In response to:

Vichy Lives!—In a Way from the April 25, 2013 issue

To the Editors:

Much as I appreciated Robert O. Paxton’s thoughtful and informative review, “Vichy Lives!—In a Way” [NYR, April 25], I was left puzzled by his comments that the keel of the Flandre, the liner on which he traveled in 1960 and knew humorously as the “Flounder,” had been laid down in the Vichy years (circa 1940–1945) as Le Maréchal Pétain. The Flandre was built for the CGT between 1949 and 1951 and did not make its first transatlantic voyage until 1952, all long after Vichy had happily become history. Was the Flandre built on the same keel and to the same plans as Le Maréchal Pétain?
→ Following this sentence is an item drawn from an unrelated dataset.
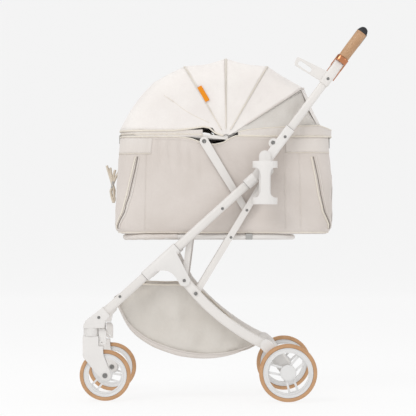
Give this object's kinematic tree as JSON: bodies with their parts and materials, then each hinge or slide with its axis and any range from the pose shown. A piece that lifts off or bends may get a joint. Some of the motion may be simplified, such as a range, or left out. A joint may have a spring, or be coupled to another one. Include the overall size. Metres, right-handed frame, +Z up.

Would it be too much to ask Professor Paxton to let us in on what happened between the laying down of the keel in Vichy times and the eventual building of the Flandre under the Fourth Republic?

D.D. Hebb

Robert O. Paxton replies:

Mr. Hebb’s question sent me back to work. Vichy’s ocean liner, built “to affirm on the oceans the rebirth of France” (L’Illustration, October 24, 1942), was indeed christened Le Maréchal Pétain when it was launched at La Ciotat on June 8, 1944 (two days after D-Day). It was put into service not as the Flandre, however, but as La Marseillaise, and was employed on the Indochina run. It is extraordinary that, at a moment when the Germans were melting down French church bells and statues for armaments, Vichy was able to devote tons of high-quality steel to maritime prestige.